После уроков братья Воробейко отправились в больницу и на следующий день принесли ворох новостей. Во первых, Саша побывал у Димы в палате; иными словами, ему удалось то, о чём только мечтала и чего не могла пока добиться Димина тётя. Сначала он попытался раздеться в гардеробе, но это, понятно, ему не удалось. Тогда, недолго думая, он сунул брату пальто и шапку, а сам, прячась за спины ходячих больных и спешащих, озабоченных санитарок, скользнул по лестнице на третий этаж. Там, выждав минуту, когда коридор опустел, он шмыгнул в 12-ю палату и быстро нашёл Диму.
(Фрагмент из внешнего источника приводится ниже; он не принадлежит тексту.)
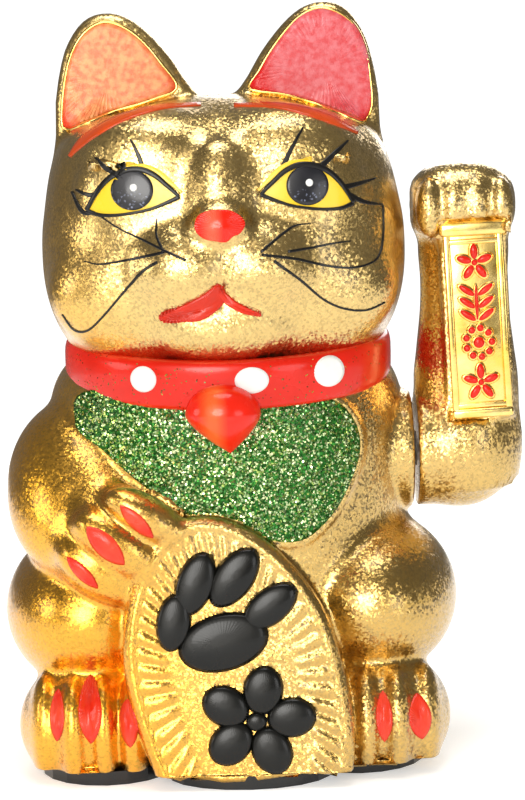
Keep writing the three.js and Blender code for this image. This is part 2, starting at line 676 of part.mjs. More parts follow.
BOARD_SCREWS.forEach((at, i) => {
  group.add(mesh(`board_screw_${i + 1}`, screw(at, boardTop + 1.6, 9), STEEL));
});
group.add(...wavingArmHalves());
group.add(mesh("arm_hub", armHub(), GREY_PLASTIC));
group.add(mesh("arm_plaque", armPlaque(), BRIGHT_GOLD));

// Leads run over the top of the bay to the board and the switch.
const LEADS = {
  lead_red: [[-14.7, -23.9, 25.2], [-12, -23, 28], [-4, -20, 26], [8, -17.5, 19], [20, -11, 14.5]],
  lead_black: [[-30.3, -23.9, 25.2], [-27, -19, 28], [-16, 8, 25], [2, 26, 20], [18, 31, 13]],
  lead_switch: [[34, 31, 11.6], [36, 26, 15], [33, 17, 18], [24, 11.5, 16]],
};
for (const [name, route] of Object.entries(LEADS)) {
  const points = route.map((p) => new THREE.Vector3(...p));
  group.add(mesh(name, wire(points, 0.65, 12, 6), name === "lead_red" ? RED_SLEEVE : BLACK_SLEEVE));
}

export default group;
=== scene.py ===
"""Builds the looks of a gold beckoning cat around its loaded frame. Sizes are in millimetres."""

import math

import bpy
import numpy as np
from bpy.props import FloatProperty, FloatVectorProperty, IntProperty, PointerProperty
from mathutils import Euler, Matrix, Vector
from mathutils.bvhtree import BVHTree


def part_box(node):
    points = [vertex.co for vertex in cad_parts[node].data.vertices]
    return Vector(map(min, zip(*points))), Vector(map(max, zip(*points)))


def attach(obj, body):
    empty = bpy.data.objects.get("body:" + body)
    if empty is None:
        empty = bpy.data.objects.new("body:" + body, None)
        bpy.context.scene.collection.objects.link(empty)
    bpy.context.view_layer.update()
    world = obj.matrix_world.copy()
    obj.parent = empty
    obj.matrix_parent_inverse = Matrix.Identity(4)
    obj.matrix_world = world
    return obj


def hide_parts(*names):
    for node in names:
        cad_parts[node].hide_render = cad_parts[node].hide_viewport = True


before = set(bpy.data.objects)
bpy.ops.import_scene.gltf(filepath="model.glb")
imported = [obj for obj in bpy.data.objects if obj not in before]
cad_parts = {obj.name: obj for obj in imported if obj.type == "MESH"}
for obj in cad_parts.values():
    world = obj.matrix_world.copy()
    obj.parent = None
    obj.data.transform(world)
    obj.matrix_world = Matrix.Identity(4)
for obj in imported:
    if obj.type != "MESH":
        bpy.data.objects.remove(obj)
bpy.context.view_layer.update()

bl_info = {
    "name": "Beckoning Cat",
    "version": (1, 0, 0),
    "blender": (4, 5, 0),
    "location": "3D View > Sidebar > Beckoning Cat",
    "description": "Builds a gold beckoning cat with a waving arm around its working frame",
    "category": "Add Mesh",
}

MM = 0.001


# ---------------------------------------------------------------- sizes taken from the frame
def frame_box(node):
    """Lowest and highest corner of a frame node, in millimetres."""
    low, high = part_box(node)
    return np.array(low) / MM, np.array(high) / MM


FOOT_Z = frame_box("front_shell")[0][2]
ARM_LOW, ARM_HIGH = frame_box("arm_front_shell")
ARM_INNER, ARM_TOP = ARM_LOW[0], ARM_HIGH[2]
SHAFT_Z = float(sum(corner[2] for corner in frame_box("arm_shaft")) / 2)
PLAQUE_FRONT = frame_box("arm_plaque")[0][1] + 1.6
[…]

– Он, конечно, очень удивился, даже глаза вытаращил, – рассказывал Саша. – А я ему говорю: «Удивляться некогда, вот тебе уроки, а вот записка от Марины Николаевны. Рассказывай, как ты тут устроился». Он говорит: «Устроился ничего, только очень скучно. Книги сюда можно носить только новые, а ребята кругом маленькие, даже поговорить не с кем. Большое, говорит, спасибо, что ты пришёл, я тебе очень благодарен, и за уроки спасибо». Я говорю: «Уроки мы тебе будем носить каждые два дня, ты не беспокойся. Можешь писать карандашом, только аккуратно». Он говорит: «Нет, моя кровать у окошка, есть куда чернильницу поставить, и пока я ещё ходячий, могу за стол садиться». Ну, мы так поговорили, а один парнишка дверь закрыл, чтобы меня из коридора не увидели. Вдруг слышим: «Что это в двенадцатой палате какая тишина подозрительная?» – и входит сестра. Тут она меня увидела и как раскричится! «Я, говорит, тебя считала взрослым, умным мальчиком!» Это Кирсанову. А я ей тогда говорю: «Чем же он виноват, раз я к нему сам пришёл?» А она говорит: «Я даже разговаривать с тобой не хочу, и, пожалуйста, сию минуту уходи отсюда!» И даже покраснела вся. Ну, я взял и ушёл. Мне там больше всё равно делать было нечего. Что надо, я и до неё успел!
Саша рассказывал всё это с таким победоносным видом, что можно было подумать, будто его проводили из больницы не бранью, а с музыкой и цветами.
– Как он – наверно, боится операции? – спросил Горюнов.
– Я не успел спросить, в другой раз спрошу, – спокойно ответил Воробейко, и я поняла: он не сомневается, что сумеет навестить Диму ещё не раз и не два.
– Завтра пойдёт Румянцев, а четырнадцатого – Левин. Одним словом, по партам, как дежурство, – распоряжался он. – Румянцев, держи! Это тетрадь № 2. Пойдёшь, передашь санитарке и подождёшь, пока Кирсанов вернёт первую тетрадку. Понял? Внизу подождёшь, там скамейка.